April 24, 2006

  • Here’s an idea I, for one, hope stays in Moscow and does not migrate over here:  April is apparently “clean car month”, with drivers facing fines for illegally dirty cars.  As may be imagined, this subjective ordinance provides unscrupulous traffic police with a wonderful opportunity to collect bribes.

    Dmitry acknowledges, in a rare openness about problems in Russia, that accepting bribes is a long-standing, if not particularly cherished, tradition by that nation’s police officers.  It’s been difficult getting him to really accept that while there is the occasional dishonest policeman here who will ask for or accept a bribe, the odds are offering one would probably be extremely counterproductive, resulting in a trip to the police station.

    Moscow radio stations have been encouraging drivers to not knuckle under, informing them of their rights.

    I thought this was funny:

    The website of the newspaper Izvestiya asked its readers
    for their views, and 46% agreed a car was dirty if the number plate was
    not visible.

    Twenty three per cent said it was if the car had “wash
    me” written on it, 22% if the make or the colour of the car could not
    be determined. A stubborn 9% maintained that a car was dirty only if
    the actual driver was invisible.

Comments (5)

  • LOL. The 9% might be in trouble even here. I don’t know how this applies, but in a lot of states, tinted windows that obscure the front seat are illegal. If you use dirt, instead of professionally applied tint, is it still illegal?

    You know, most countries outside of Western Europe and North America (excepting a certain large North American country not far from you and many of those to the south of it) — whether Asia, Africa, Eastern Europe, South America, etc. — function that way WRT to police. “The policeman is your friend” is a uniquely western concept, and even where they’re not a terror to the innocent, they’re usually at least a threat to your pocketbook.

    Just another one of those blessings we so easily overlook, regarding peace officers in general as being “on our side,” where much of the world isn’t able to look at it that way.

  • I wonder what the rules are in TX concerning tinted windows. I see these big black SUV’s with dark tinted windows and would hate to stop one for a traffic violation. I drive a sedan and can’t see through or around them. Plus they all talk on their cell phones. Hmmm, You can tell I’m not of this generation.

  • This is why it is always best to own a dirt-color car. My new one is tan. Excellent.

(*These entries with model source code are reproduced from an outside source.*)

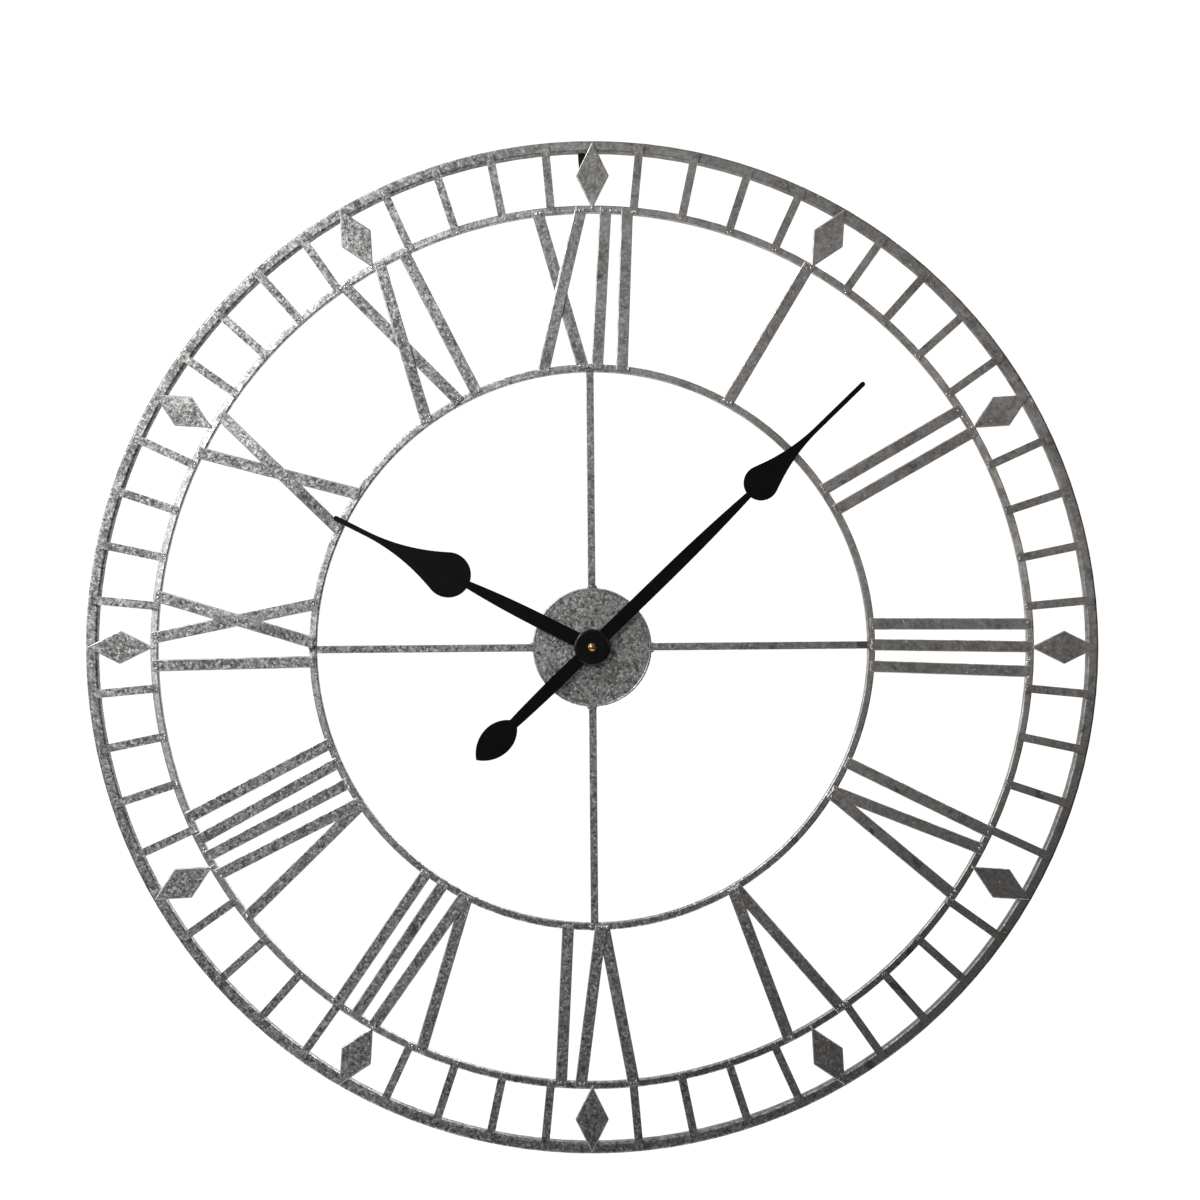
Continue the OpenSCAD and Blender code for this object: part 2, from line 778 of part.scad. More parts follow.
// Domed nut on the tip of the minute arbor
module cap_nut() {
    cap_r = 3.55;
    skirt = 0.6;
    dome = 2.4;
    dome_r = (cap_r * cap_r + dome * dome) / (2 * dome);
    color(BRASS) difference() {
        turned() intersection() {
            union() {
                translate([0, cap_d]) square([cap_r, skirt + eps]);
                translate([0, cap_d + skirt + dome - dome_r]) circle(dome_r);
            }
            translate([0, cap_d]) square([cap_r, skirt + dome]);
        }
        shaft(centre_at, arbor_tip_r, cap_d - 1, cap_d + 1.4);
    }
}

// ---- the parts ---------------------------------------------------------------------------
outer_ring();
middle_ring();
inner_ring();
spokes();
minute_bars();
hour_lozenges();
for (hour = [1:12])
    numeral(hour);
hanger_plate();
hub_drum();
hub_plate();
rubber_washer();
brass_washer();
hex_nut();
threaded_bush();
movement_case();
movement_cover();
battery_contacts();
battery();
circuit_board();
circuit_chip();
quartz_crystal();
stator();
coil_bobbin();
coil_winding();
rotor();
step_wheel();
seconds_wheel();
third_wheel();
centre_wheel();
minute_arbor();
minute_wheel();
set_knob();
hour_wheel();
hour_hand_collet();
hour_hand();
minute_hand();
minute_hand_boss();
cap_nut();
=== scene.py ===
"""The looks of the open-frame wall clock: zinc-coated steel, black spade hands, a brass cap nut
and a quartz movement in a can. Everything is in metres in the clock's own frame: the hands turn
about the Y axis, the wall is the plane Y = 0, the clock faces -Y and +Z is up."""

import json
import math
import random

import bmesh
import bpy
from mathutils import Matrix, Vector, noise


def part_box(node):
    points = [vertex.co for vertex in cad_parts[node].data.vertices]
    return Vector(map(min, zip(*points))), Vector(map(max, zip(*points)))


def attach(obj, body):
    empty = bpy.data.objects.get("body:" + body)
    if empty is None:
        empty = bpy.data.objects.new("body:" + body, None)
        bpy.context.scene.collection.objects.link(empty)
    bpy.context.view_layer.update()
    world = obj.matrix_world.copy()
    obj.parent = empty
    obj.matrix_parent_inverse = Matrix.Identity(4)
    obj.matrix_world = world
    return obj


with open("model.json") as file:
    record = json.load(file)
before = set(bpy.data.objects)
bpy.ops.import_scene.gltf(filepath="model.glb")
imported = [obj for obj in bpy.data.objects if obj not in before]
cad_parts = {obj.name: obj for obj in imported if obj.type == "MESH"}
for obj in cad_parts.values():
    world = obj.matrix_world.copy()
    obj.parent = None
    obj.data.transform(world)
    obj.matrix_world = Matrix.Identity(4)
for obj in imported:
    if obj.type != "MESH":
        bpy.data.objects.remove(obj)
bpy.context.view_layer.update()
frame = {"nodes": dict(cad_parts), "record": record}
nodes = frame["nodes"]
MM = 0.001

# ---- camera --------------------------------------------------------------------------------

RING_FRONT_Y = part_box("middle_ring")[0].y
CAMERA_DISTANCE = 1.65      # from the rings' front faces
FRAME_WIDTH = 0.947         # what the picture spans at the rings' front faces
SENSOR = 36.0               # millimetres
PICTURE_SHIFT = (0.0065, 0.0394)    # the clock sits a little left of the middle, and below it
CLIP = (0.05, 50.0)


def make_camera():
    data = bpy.data.cameras.new("camera")
    data.sensor_width = SENSOR
    data.lens = SENSOR * CAMERA_DISTANCE / FRAME_WIDTH
    data.shift_x, data.shift_y = PICTURE_SHIFT
    data.clip_start, data.clip_end = CLIP
    camera = bpy.data.objects.new("camera", data)
    camera.location = (0.0, RING_FRONT_Y - CAMERA_DISTANCE, 0.0)
    camera.rotation_euler = (math.pi / 2, 0.0, 0.0)
    bpy.context.scene.collection.objects.link(camera)
    bpy.context.scene.camera = camera


# ---- stage and light -----------------------------------------------------------------------

FLOOR_BELOW = 1.3           # from the hands' axis down to the floor
FLOOR_RADIUS = 1.5          # small enough to stay below the picture from straight ahead
FLOOR_SEGMENTS = 96
FLOOR_WHITE = (0.9, 0.9, 0.9, 1.0)
FLOOR_ROUGHNESS = 0.9
FILL_FROM = Vector((-0.55, 0.0, 0.83))      # where the fill is strongest: the upper left
FILL_SPAN = (-0.3, 0.5)     # how far a direction leans to FILL_FROM, from darkest to brightest
FILL_DARK = 0.020           # light from the lower right
FILL_BRIGHT = 0.25          # light from the upper left
REAR_SPAN = (0.1, 0.8)      # how far a direction leans straight back, from none to all of it
FILL_REAR = 0.45            # light added from behind the clock
FILL_TINT = (0.98, 0.99, 1.0, 1.0)
PURE_WHITE = (1.0, 1.0, 1.0, 1.0)
SEEN_STRENGTH = 1.05        # what the camera sees round the clock


def link(name, mesh):
    piece = bpy.data.objects.new(name, mesh)
    bpy.context.scene.collection.objects.link(piece)
    return piece


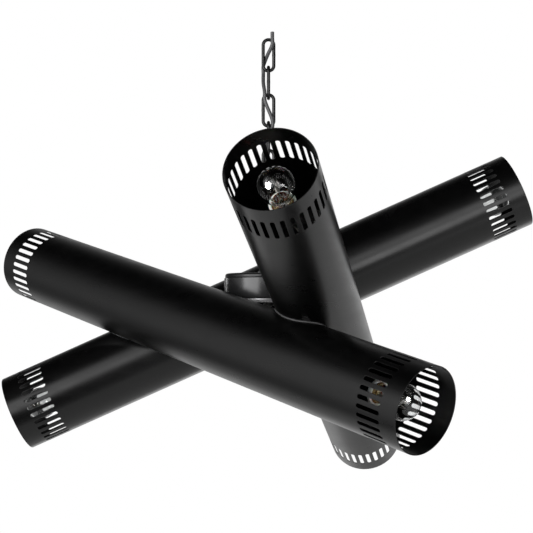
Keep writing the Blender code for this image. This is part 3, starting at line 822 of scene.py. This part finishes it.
def meeting_line(key, other, radius, count=240):
    """Closed line where cylinders of one radius round two tubes' axes meet."""
    start = TUBES[key].translation
    across, over, axis = (TUBES[key].to_3x3() @ Vector(unit)
                          for unit in ((1, 0, 0), (0, 1, 0), (0, 0, 1)))
    other_start = TUBES[other].translation
    other_axis = TUBES[other].to_3x3() @ Vector((0, 0, 1))

    def solve(angle):
        """A point on the first cylinder, and the quadratic for its way to the other."""
        point = start + (across * math.cos(angle) + over * math.sin(angle)) * radius
        offset = point - other_start
        offset = offset - other_axis * offset.dot(other_axis)
        slope = axis - other_axis * axis.dot(other_axis)
        square, linear = slope.dot(slope), 2 * offset.dot(slope)
        constant = offset.dot(offset) - radius * radius
        return point, square, linear, linear * linear - 4 * square * constant

    def meets(angle):
        return solve(angle)[3] > 0

    steps = 1440
    inside = [meets(math.tau * i / steps) for i in range(steps)]
    if not any(inside) or all(inside):
        return []
    first = next(i for i in range(steps) if inside[i] and not inside[i - 1])
    last = first
    while inside[(last + 1) % steps]:
        last += 1

    def edge(outer, inner):
        """The limiting angle between one that misses and one that meets."""
        for _ in range(40):
            middle = (outer + inner) / 2
            if meets(middle):
                inner = middle
            else:
                outer = middle
        return inner

    low = edge(math.tau * (first - 1) / steps, math.tau * first / steps)
    high = edge(math.tau * (last + 1) / steps, math.tau * last / steps)
    line = []
    for i in range(count):
        turn = math.tau * i / count
        angle = (low + high) / 2 - (high - low) / 2 * math.cos(turn)
        point, square, linear, discriminant = solve(angle)
        root = math.sqrt(max(discriminant, 0.0)) * (-1 if turn < math.pi else 1)
        line.append(point + axis * ((-linear + root) / (2 * square)))
    return line


def even(points, count):
    """The same closed line with evenly spaced points."""
    closed = points + [points[0]]
    run = run_lengths(closed)
    spaced, j = [], 0
    for i in range(count):
        want = run[-1] * i / count
        while run[j + 1] < want:
            j += 1
        part = (want - run[j]) / max(run[j + 1] - run[j], 1e-9)
        spaced.append(closed[j].lerp(closed[j + 1], part))
    return spaced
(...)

    Tangent: Asylum seekers sometimes run into trouble getting U.S. authorities to believe their cases because they have such a hard time trusting people in uniform (and therefore don’t tell their stories the right way or at the right time or to the right people) and the authorities just don’t get that the association of “police” with “untrustworthy” is perfectly reasonable given where these people are coming from — places where worse things than petty extortion have happened to them.

  • Which is why, though I think that illegal immigration is a genuine problem, it just doesn’t make sense for Americans to be so up in arms over the fact that illegals are “breaking the law.” Where many of them come from, looking at a cop the wrong way could be grounds for being told they’re breaking a law — while yes, it’s law-breaking, and no, I don’t excuse it, they just don’t have the moral association with law-breaking (that it is almost always bad because good people generally don’t break laws) that we do.

  • Those are very apt observations, Valerie and Jane…very apt indeed.